Dataset extract
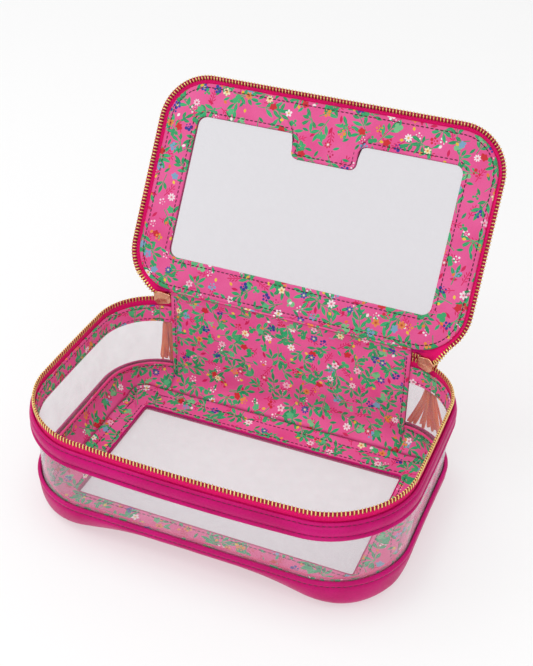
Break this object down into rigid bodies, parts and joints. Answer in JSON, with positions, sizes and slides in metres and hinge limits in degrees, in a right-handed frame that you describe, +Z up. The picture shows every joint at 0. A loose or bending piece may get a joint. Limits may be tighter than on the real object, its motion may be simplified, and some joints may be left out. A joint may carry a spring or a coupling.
{
  "type": "makeup train case",
  "caption": "Clear-sided zip-around makeup case with leather bands, floral lining, a windowed lid on a leather spine, and tasselled zip sliders.",
  "frame": {"origin": "middle of the underside of the bounding box with the lid open, on the surface that the case stands on", "axes": "+X along the length of the case, +Y towards the spine and the hinge, +Z up"},
  "size_m": [0.2656, 0.2578, 0.2258],
  "materials": {
    "leather": "magenta, softly polished grain",
    "floral_lining": "pink coated leather cloth with a small floral print",
    "clear_vinyl": "clear, flexible and glossy",
    "zip_tape": "woven herringbone tape",
    "zip_teeth": "polished gold",
    "rose_gold": "polished rose gold plate",
    "tassel_leather": "tan leather strips with cut edges"
  },
  "bodies": {
    "case": {"sole_leather": "leather", "sole_edge_binding": "leather", "upper_leather_band": "leather", "spine_leather": "leather", "hinge_leather": "leather", "floor_lining": "floral_lining", "lower_side_lining": "floral_lining", "lower_lining_piping": "floral_lining", "upper_band_lining": "floral_lining", "spine_lining": "floral_lining", "spine_binding_left": "floral_lining", "spine_binding_right": "floral_lining", "floor_window": "clear_vinyl", "clear_side_wall": "clear_vinyl", "rim_zip_tape": "zip_tape", "closed_zip_tape_left": "zip_tape", "closed_zip_tape_right": "zip_tape", "rim_zip_teeth": "zip_teeth", "closed_zip_teeth_left": "zip_teeth", "closed_zip_teeth_right": "zip_teeth"},
    "lid": {"lid_leather_frame": "leather", "lid_lining": "floral_lining", "lid_window": "clear_vinyl", "lid_zip_tape": "zip_tape", "lid_zip_teeth": "zip_teeth"},
    "slider_left": {"slider_left": "rose_gold"},
    "pull_left": {"pull_link_left": "rose_gold"},
    "tassel_left": {"tassel_eye_left": "rose_gold", "tassel_cap_left": "tassel_leather", "tassel_fringe_left": "tassel_leather"},
    "slider_right": {"slider_right": "rose_gold"},
    "pull_right": {"pull_link_right": "rose_gold"},
    "tassel_right": {"tassel_eye_right": "rose_gold", "tassel_cap_right": "tassel_leather", "tassel_fringe_right": "tassel_leather"}
  },
  "joints": [
    {"name": "lid_hinge", "type": "hinge", "parent": "case", "child": "lid", "pos_m": [0, 0.04169, 0.092], "axis": [1, 0, 0], "range_deg": [0, 123]},
    {"name": "slider_left_travel", "type": "hinge", "parent": "case", "child": "slider_left", "pos_m": [-0.09, 0.00769, 0.0835], "axis": [0, 0, 1], "range_deg": [0, 34]},
    {"name": "pull_left_swing", "type": "hinge", "parent": "slider_left", "child": "pull_left", "pos_m": [-0.09992, 0.05281, 0.0835], "axis": [0.9767, 0.2147, 0], "range_deg": [0, 100]},
    {"name": "tassel_left_swing", "type": "hinge", "parent": "pull_left", "child": "tassel_left", "pos_m": [-0.09992, 0.05281, 0.0762], "axis": [-0.2147, 0.9767, 0], "range_deg": [-30, 30]},
    {"name": "slider_right_travel", "type": "hinge", "parent": "case", "child": "slider_right", "pos_m": [0.09, 0.00769, 0.0835], "axis": [0, 0, -1], "range_deg": [0, 27]},
    {"name": "pull_right_swing", "type": "hinge", "parent": "slider_right", "child": "pull_right", "pos_m": [0.10573, 0.05113, 0.0835], "axis": [0.9403, -0.3404, 0], "range_deg": [0, 100]},
    {"name": "tassel_right_swing", "type": "hinge", "parent": "pull_right", "child": "tassel_right", "pos_m": [0.10573, 0.05113, 0.0762], "axis": [0.3404, 0.9403, 0], "range_deg": [-30, 30]}
  ]
}
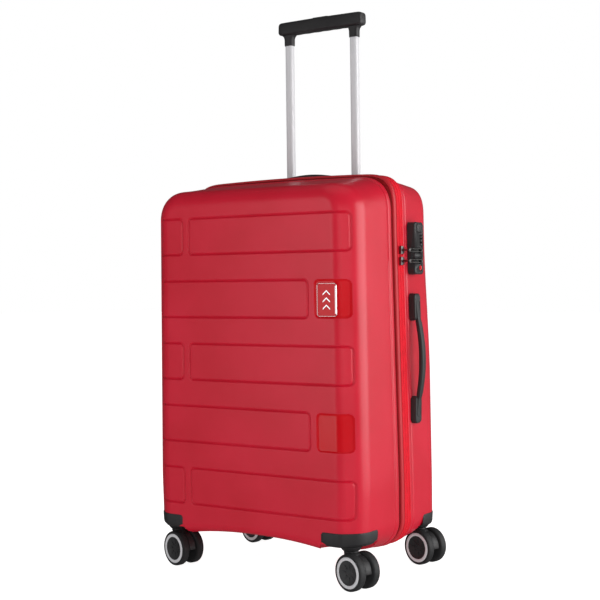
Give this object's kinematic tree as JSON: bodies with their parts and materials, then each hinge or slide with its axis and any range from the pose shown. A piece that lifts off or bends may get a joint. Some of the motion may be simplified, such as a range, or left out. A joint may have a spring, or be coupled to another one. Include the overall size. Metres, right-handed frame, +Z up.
{
  "type": "hard shell suitcase",
  "caption": "Upright ribbed hard shell suitcase with zip lid, telescopic trolley handle, carry handles, side combination lock and swivel castors.",
  "frame": {"origin": "centre of the bounding box footprint on the floor, under the wheels", "axes": "+Z up, -Y the ribbed front of the lid, +X the side with the lock and side carry handle"},
  "size_m": [0.4454, 0.2835, 0.971],
  "materials": {
    "red_shell": "fine matte grain, injection moulded",
    "red_band": "smooth matte",
    "zip_tape": "woven zip tape",
    "dark_zip": "closed expander zip in shadow",
    "lining": "polyester lining",
    "satin_aluminium": "satin anodised",
    "steel": "nickel plated",
    "emblem_chrome": "polished",
    "key_red": "gloss",
    "wheel_rubber": "matte",
    "black_plastic": "fine textured"
  },
  "bodies": {
    "case_base": {"back_shell": "red_shell", "body_zip_tape": "zip_tape", "back_lining": "lining", "strap_left": "lining", "strap_right": "lining", "strap_buckle": "black_plastic", "hinge_strip": "zip_tape", "outer_tube_left": "satin_aluminium", "outer_tube_right": "satin_aluminium", "trolley_cup": "black_plastic", "trolley_foot": "black_plastic", "side_handle_mount_a": "black_plastic", "side_handle_mount_b": "black_plastic", "top_handle_mount_a": "black_plastic", "top_handle_mount_b": "black_plastic", "lock_body": "black_plastic", "corner_guard_rear_left": "black_plastic", "corner_guard_rear_right": "black_plastic"},
    "lid": {"front_shell": "red_shell", "gusset_band": "red_band", "expander_zip": "dark_zip", "lid_zip_tape": "zip_tape", "lid_divider": "lining", "front_emblem": "emblem_chrome", "corner_guard_front_left": "black_plastic", "corner_guard_front_right": "black_plastic"},
    "trolley": {"inner_tube_left": "satin_aluminium", "inner_tube_right": "satin_aluminium", "trolley_collar_left": "black_plastic", "trolley_collar_right": "black_plastic", "trolley_grip": "black_plastic"},
    "trolley_button": {"trolley_button": "black_plastic"},
    "side_grip": {"side_handle_grip": "black_plastic"},
    "top_grip": {"top_handle_grip": "black_plastic"},
    "slider_upper": {"zip_slider_upper": "steel"},
    "slider_lower": {"zip_slider_lower": "steel"},
    "loop_upper": {"pull_loop_upper": "steel"},
    "loop_lower": {"pull_loop_lower": "steel"},
    "lock_button": {"lock_button": "black_plastic"},
    "dial_1": {"lock_dial_1": "black_plastic"},
    "dial_2": {"lock_dial_2": "black_plastic"},
    "dial_3": {"lock_dial_3": "black_plastic"},
    "key": {"key_cylinder": "key_red"},
    "castor_front_left": {"castor_fork_front_left": "black_plastic", "castor_axle_front_left": "steel"},
    "wheel_front_left_a": {"wheel_front_left_a": "wheel_rubber"},
    "wheel_front_left_b": {"wheel_front_left_b": "wheel_rubber"},
    "castor_front_right": {"castor_fork_front_right": "black_plastic", "castor_axle_front_right": "steel"},
    "wheel_front_right_a": {"wheel_front_right_a": "wheel_rubber"},
    "wheel_front_right_b": {"wheel_front_right_b": "wheel_rubber"},
    "castor_rear_left": {"castor_fork_rear_left": "black_plastic", "castor_axle_rear_left": "steel"},
    "wheel_rear_left_a": {"wheel_rear_left_a": "wheel_rubber"},
    "wheel_rear_left_b": {"wheel_rear_left_b": "wheel_rubber"},
    "castor_rear_right": {"castor_fork_rear_right": "black_plastic", "castor_axle_rear_right": "steel"},
    "wheel_rear_right_a": {"wheel_rear_right_a": "wheel_rubber"},
    "wheel_rear_right_b": {"wheel_rear_right_b": "wheel_rubber"}
  },
  "joints": [
    {"name": "lid_hinge", "type": "hinge", "parent": "case_base", "child": "lid", "pos_m": [-0.239, 0.0078, 0.355], "axis": [0, 0, -1], "range_deg": [0, 180]},
    {"name": "trolley_slide", "type": "slide", "parent": "case_base", "child": "trolley", "axis": [0, 0, -1], "range_m": [0, 0.289]},
    {"name": "trolley_button_press", "type": "slide", "parent": "trolley", "child": "trolley_button", "axis": [0, 0, -1], "range_m": [0, 0.004], "stiffness_N_per_m": 400},
    {"name": "side_grip_pull", "type": "slide", "parent": "case_base", "child": "side_grip", "axis": [1, 0, 0], "range_m": [0, 0.01], "stiffness_N_per_m": 300},
    {"name": "top_grip_pull", "type": "slide", "parent": "case_base", "child": "top_grip", "axis": [0, 0, 1], "range_m": [0, 0.01], "stiffness_N_per_m": 300},
    {"name": "slider_upper_slide", "type": "slide", "parent": "case_base", "child": "slider_upper", "axis": [0, 0, 1], "range_m": [0, 0.055]},
    {"name": "slider_lower_slide", "type": "slide", "parent": "case_base", "child": "slider_lower", "axis": [0, 0, -1], "range_m": [0, 0.06]},
    {"name": "loop_upper_swing", "type": "hinge", "parent": "slider_upper", "child": "loop_upper", "pos_m": [0.2156, 0.012, 0.5437], "axis": [0, 0, -1], "range_deg": [0, 170]},
    {"name": "loop_lower_swing", "type": "hinge", "parent": "slider_lower", "child": "loop_lower", "pos_m": [0.2156, 0.012, 0.5255], "axis": [0, 0, -1], "range_deg": [0, 170]},
    {"name": "lock_button_press", "type": "slide", "parent": "case_base", "child": "lock_button", "axis": [-1, 0, 0], "range_m": [0, 0.002], "stiffness_N_per_m": 400},
    {"name": "dial_1_turn", "type": "hinge", "parent": "case_base", "child": "dial_1", "pos_m": [0.2092, 0.057, 0.5535], "axis": [0, 0, 1], "continuous": true},
    {"name": "dial_2_turn", "type": "hinge", "parent": "case_base", "child": "dial_2", "pos_m": [0.2092, 0.057, 0.56], "axis": [0, 0, 1], "continuous": true},
    {"name": "dial_3_turn", "type": "hinge", "parent": "case_base", "child": "dial_3", "pos_m": [0.2092, 0.057, 0.5665], "axis": [0, 0, 1], "continuous": true},
    {"name": "key_turn", "type": "hinge", "parent": "case_base", "child": "key", "pos_m": [0.21, 0.054, 0.514], "axis": [1, 0, 0], "range_deg": [0, 90]},
    {"name": "castor_swivel_front_left", "type": "hinge", "parent": "lid", "child": "castor_front_left", "pos_m": [-0.1897, -0.107, 0.064], "axis": [0, 0, 1], "continuous": true},
    {"name": "wheel_roll_front_left_a", "type": "hinge", "parent": "castor_front_left", "child": "wheel_front_left_a", "pos_m": [-0.17987, -0.12543, 0.03], "axis": [0.2419, 0.9703, 0], "continuous": true},
    {"name": "wheel_roll_front_left_b", "type": "hinge", "parent": "castor_front_left", "child": "wheel_front_left_b", "pos_m": [-0.17237, -0.09535, 0.03], "axis": [0.2419, 0.9703, 0], "continuous": true},
    {"name": "castor_swivel_front_right", "type": "hinge", "parent": "lid", "child": "castor_front_right", "pos_m": [0.1697, -0.107, 0.064], "axis": [0, 0, 1], "continuous": true},
    {"name": "wheel_roll_front_right_a", "type": "hinge", "parent": "castor_front_right", "child": "wheel_front_right_a", "pos_m": [0.17953, -0.12543, 0.03], "axis": [0.2419, 0.9703, 0], "continuous": true},
    {"name": "wheel_roll_front_right_b", "type": "hinge", "parent": "castor_front_right", "child": "wheel_front_right_b", "pos_m": [0.18703, -0.09535, 0.03], "axis": [0.2419, 0.9703, 0], "continuous": true},
    {"name": "castor_swivel_rear_left", "type": "hinge", "parent": "case_base", "child": "castor_rear_left", "pos_m": [-0.1897, 0.117, 0.064], "axis": [0, 0, 1], "continuous": true},
    {"name": "wheel_roll_rear_left_a", "type": "hinge", "parent": "castor_rear_left", "child": "wheel_rear_left_a", "pos_m": [-0.17987, 0.09857, 0.03], "axis": [0.2419, 0.9703, 0], "continuous": true},
    {"name": "wheel_roll_rear_left_b", "type": "hinge", "parent": "castor_rear_left", "child": "wheel_rear_left_b", "pos_m": [-0.17237, 0.12865, 0.03], "axis": [0.2419, 0.9703, 0], "continuous": true},
    {"name": "castor_swivel_rear_right", "type": "hinge", "parent": "case_base", "child": "castor_rear_right", "pos_m": [0.1697, 0.117, 0.064], "axis": [0, 0, 1], "continuous": true},
    {"name": "wheel_roll_rear_right_a", "type": "hinge", "parent": "castor_rear_right", "child": "wheel_rear_right_a", "pos_m": [0.17953, 0.09857, 0.03], "axis": [0.2419, 0.9703, 0], "continuous": true},
    {"name": "wheel_roll_rear_right_b", "type": "hinge", "parent": "castor_rear_right", "child": "wheel_rear_right_b", "pos_m": [0.18703, 0.12865, 0.03], "axis": [0.2419, 0.9703, 0], "continuous": true}
  ]
}
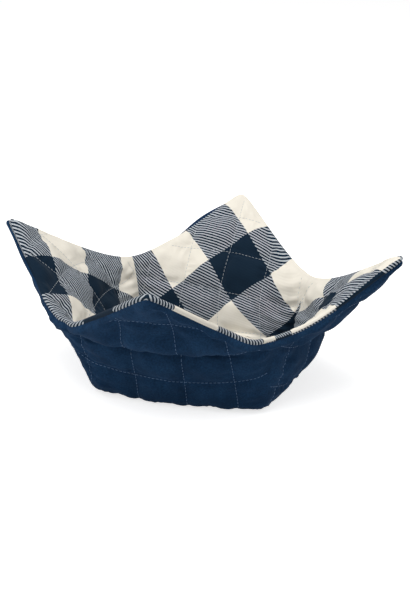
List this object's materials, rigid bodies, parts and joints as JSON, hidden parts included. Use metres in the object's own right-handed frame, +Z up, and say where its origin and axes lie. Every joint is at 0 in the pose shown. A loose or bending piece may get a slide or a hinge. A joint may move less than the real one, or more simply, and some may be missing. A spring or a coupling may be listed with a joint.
{
  "type": "microwave bowl cozy",
  "caption": "Soft quilted square bowl holder with darted walls rising to pointed corners, navy outside and a checked lining inside.",
  "frame": {"origin": "middle of the flat underside of the base, where the cozy rests on a table", "axes": "+X to the right corner and +Y to the back corner of the cloth, each over the middle of a side of the square base; +Z up"},
  "size_m": [0.2602, 0.2488, 0.096],
  "materials": {
    "navy_cotton": "matte quilted cotton",
    "check_cotton": "matte quilted cotton, navy and cream check"
  },
  "bodies": {
    "root": {"outer_shell": "navy_cotton", "inner_lining": "check_cotton"}
  },
  "joints": []
}
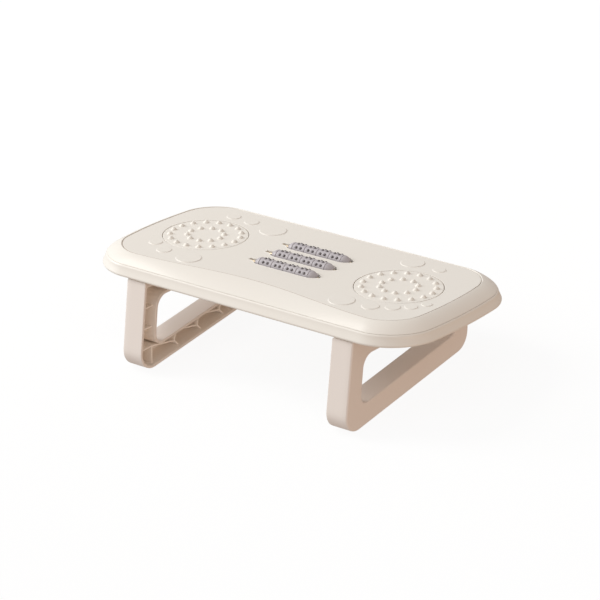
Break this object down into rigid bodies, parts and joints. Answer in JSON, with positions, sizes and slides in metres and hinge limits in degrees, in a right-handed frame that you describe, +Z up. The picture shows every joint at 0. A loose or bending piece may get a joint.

Exercise details
Quote only the lines from the line containing "List this object's" through the end of the listing, please, keeping both the first and the last line.

Solution below
List this object's materials, rigid bodies, parts and joints as JSON, hidden parts included. Use metres in the object's own right-handed frame, +Z up, and say where its origin and axes lie. Every joint is at 0 in the pose shown. A loose or bending piece may get a slide or a hinge. A joint may move less than the real one, or more simply, and some may be missing. A spring or a coupling may be listed with a joint.
{
  "type": "microwave bowl cozy",
  "caption": "Soft quilted square bowl holder with darted walls rising to pointed corners, navy outside and a checked lining inside.",
  "frame": {"origin": "middle of the flat underside of the base, where the cozy rests on a table", "axes": "+X to the right corner and +Y to the back corner of the cloth, each over the middle of a side of the square base; +Z up"},
  "size_m": [0.2602, 0.2488, 0.096],
  "materials": {
    "navy_cotton": "matte quilted cotton",
    "check_cotton": "matte quilted cotton, navy and cream check"
  },
  "bodies": {
    "root": {"outer_shell": "navy_cotton", "inner_lining": "check_cotton"}
  },
  "joints": []
}
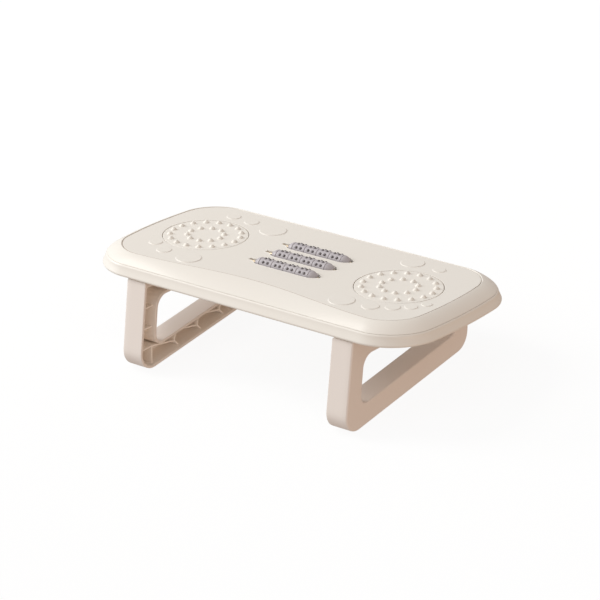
Break this object down into rigid bodies, parts and joints. Answer in JSON, with positions, sizes and slides in metres and hinge limits in degrees, in a right-handed frame that you describe, +Z up. The picture shows every joint at 0. A loose or bending piece may get a joint.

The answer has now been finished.